Bzzzzz: Mike and Tomas: Rama repeats he wouldn't run for VM again. Live-streamed sex images from government radio booth.

CEBU. (From left) Cebu City Vice Mayor Mike Rama, former Cebu City mayor Tomas Osmeña and former House Speaker Pantaleon Alvarez. (SunStar File)
CEBU. (From left) Cebu City Vice Mayor Mike Rama, former Cebu City mayor Tomas Osmeña and former House Speaker Pantaleon Alvarez. (SunStar File)

Caught in live-streaming

NEWS photographer and broadcaster Alan Tangcawan has posted on Facebook an item about the manager of a radio station and a young woman caught in an alleged sexual act in the studio booth.

Somebody forgot to switch off the live-streaming.

Last November in the US, a "New Yorker" writer was fired after he was caught masturbating during a Zoom call with colleagues who were planning their coverage of the 2020 election. The initial report said he exposed his genitals during the work-related video call; he did a bit more.

No image was shown by Tangcawan but that didn't stop Alan's friends from asking for details and a video clip of the incident.
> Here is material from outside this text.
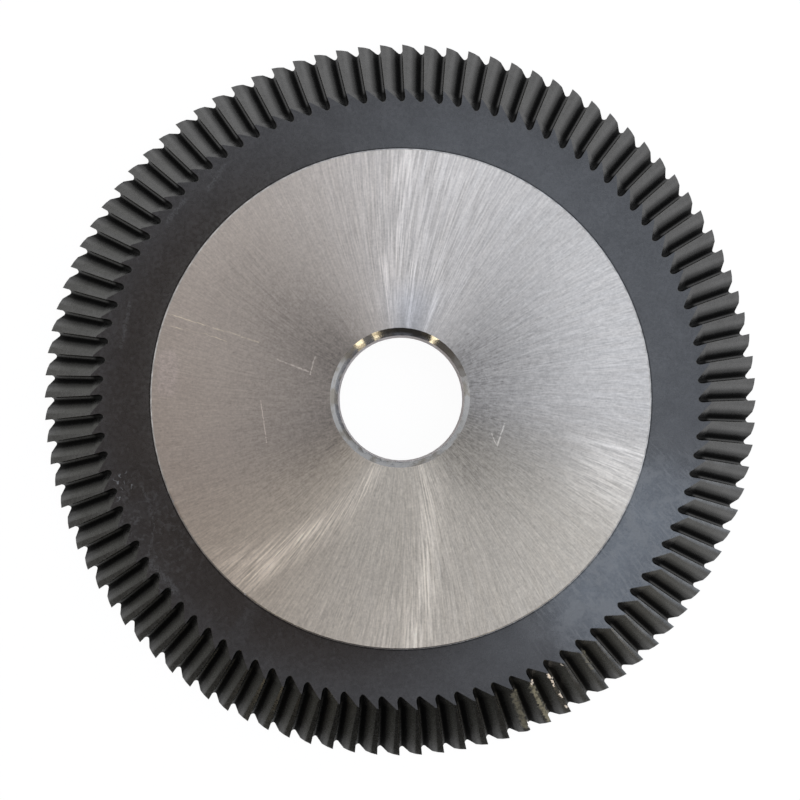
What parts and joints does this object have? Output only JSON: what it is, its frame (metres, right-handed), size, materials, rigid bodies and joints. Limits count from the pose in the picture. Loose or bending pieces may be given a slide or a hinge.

Two things: It didn't happen in Cebu but in Mindanao. The radio station is owned by the government and the manager caught is also the town's information officer.

A Cebu broadcaster teased: Would it be all right to do it in the studio booth as long as it is not streamed or broadcast?

The US incident didn't involve a public official -- a public figure being a writer who also appeared on CNN as legal analyst -- but this one in Mindanao works for the government.

Suspect, person of interest

Crime stories sometimes confuse "suspect" with "person of interest." Not the fault of the police most of whom know the difference between the two terms.

"Suspect" is a specific person who the law enforcer believes may have committed the crime. To convict a suspect, police or NBI must show "probable cause" to prosecutors who bear the burden of proving guilt of the accused in court.

"Person of interest" is someone whom authorities believe (a) may have information that can lead to a "suspect" or (b) may turn into a "suspect" himself.

Media at times confuse a suspect with a person of interest. In one recent local news report, a person was called a "suspect" in the headline but was tagged a "person of interest" in the body of the story. Woe to the news consumer -- and the person wrongly tagged.

Tomas, Mike, 2022 polls

Both politicians have had a relationship that alternates between mutual hate and mutual dislike for more than a decade now.

Vice Mayor Mike Rama had been a political protégé and self-confessed "rubber stamp" of former mayor Tomas Osmeña for the most part of his 24 years as an elected official: as councilor (1992-2001), vice mayor (2001-2010), then as mayor (2010-2016). That span of service does not include his current term, counting from 2019, as vice mayor.

Mike won with Tomas's support under BOPK in 2010. In 2013, he won on his own force and defeated his former political boss but in their return match in 2016, Rama lost to Osmeña. In 2019, Rama slid to the post of vice mayor, winning as running mate to Mayor Edgardo Labella who beat Tomas.

Would Mike return to the Osmeña fold in 2022, as Tomas's "manok" again? One rumor is that VM Rama might run for mayor under BOPK with Councilor Franklyn Ong as his vice mayor. Wild as it looks -- Ekim (Mike) being on the same bed again with Samot (Tomas) -- it is not impossible.

His recent stance of whipping up the City Council to scrutinize programs of the mayor, supposedly to make the lawmakers from the rival camps Barug and BOPK "fiscalizers," is seen by some City Hall watchers as preparatory to a breakaway in the next election.

He might run for congressman or for mayor again. He'll be 67 in 2022.

At least twice, he announced in the Sanggunian that he would no longer run for the post he has been occupying since June 30, 2019. "I would no longer be vice mayor in 2022," he said last Wednesday, January 6, in the City Council's first session this year. "That's why I'm teaching you these things," he said, referencing his efforts to check and balance the executive department effectively by acting as one body "with no minority and no majority."

He cites the mantra of "transparency and accountability" and the "rule of law" to justify his current stance but City Hall watchers also see it as preparing the ground for his plans in next year's elections.

The president Alvarez rejects

Former House speaker Pantaleon Alvarez is reportedly on a "voter education" campaign. His advocacy has started with the kind of president the country must not have. A president, Alvarez said: Must not be a "pretender" but a "true leader." Must not be "numb to the situation of the poor" but must "feel their struggles and pains." Must not "easily change his mind and decide back and forth."

Is he referring to a specific president, past or present? Alvarez's movement, called "We need a leader, 2022," does not mention President Rodrigo Duterte or his daughter, Davao City Mayor Sara Duterte, who has been groomed as successor.

But Alvarez's ouster from the speakership in 2018, allegedly "orchestrated" by the president's daughter, raises suspicion that the former speaker is targeting persons who brought about his downfall.